Are Divorce Settlements Taxable?
A divorce settlement also referred to as a settlement agreement or a financial settlement, marks the final stage of any divorce. It is the final process which revolves around the separation of finances, custody of children if any and the exchange or disposition of assets/debts. As both the individuals decide to move on with their lives without each other, there are a plethora of factors that need consideration before the settlement is finalized. While emotional factors come into play, every person must thoroughly understand all sorts of consequences that adversely or positively affect life after divorce. From psychological changes to financial attributes, it is imperative for the lawyers and their clients to understand how their decisions will impact their future life.
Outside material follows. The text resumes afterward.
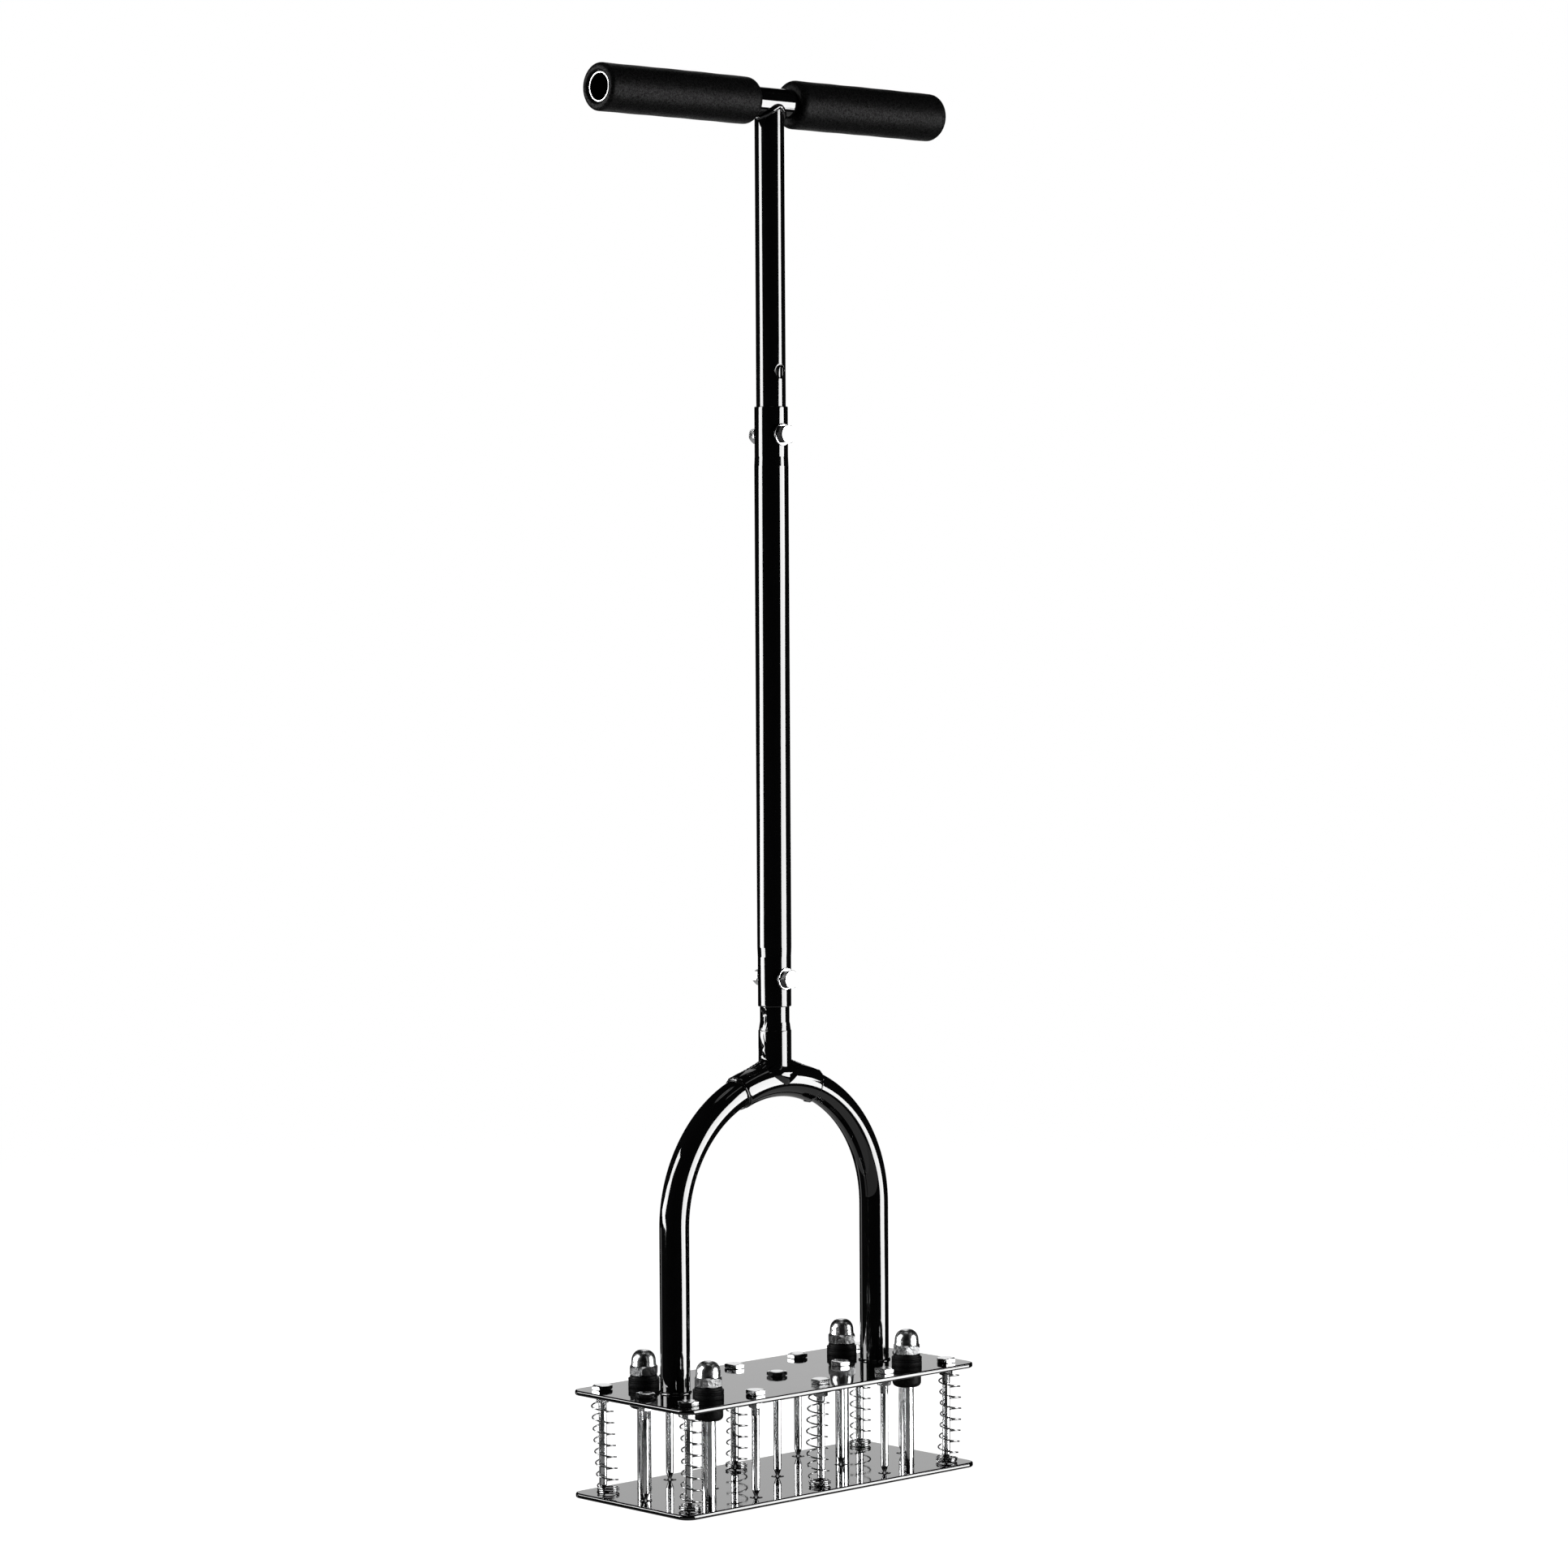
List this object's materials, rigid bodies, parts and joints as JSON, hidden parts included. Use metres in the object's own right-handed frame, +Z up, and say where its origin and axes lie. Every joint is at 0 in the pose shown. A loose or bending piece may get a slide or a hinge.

Financial Agreements in Divorces
Financial agreements form a crucial part of divorce settlements all around the globe. A couple must decide how the assets and money need to be split among them to avoid any future issues. Money, property, jewelry, savings, investments, shares, etc. all come under the umbrella of this process. In cases where a prenuptial agreement is already in place, it is responsible for determining how all the assets have to be divided. However, one thing is important. Divorce settlements need to be discussed in detail with the lawyers as once in motion, they are legally binding. If the papers are approved by the assigned judge, there is no going back.
The financial settlement comprises of many elements. For any individual, it is imperative to understand which part is taxable and which is not. Agreements which fail to include tax provisions suffer from adverse consequences. It does not only impact the long-term future of both the parties but can seriously affect the benefits associated with the overall agreement.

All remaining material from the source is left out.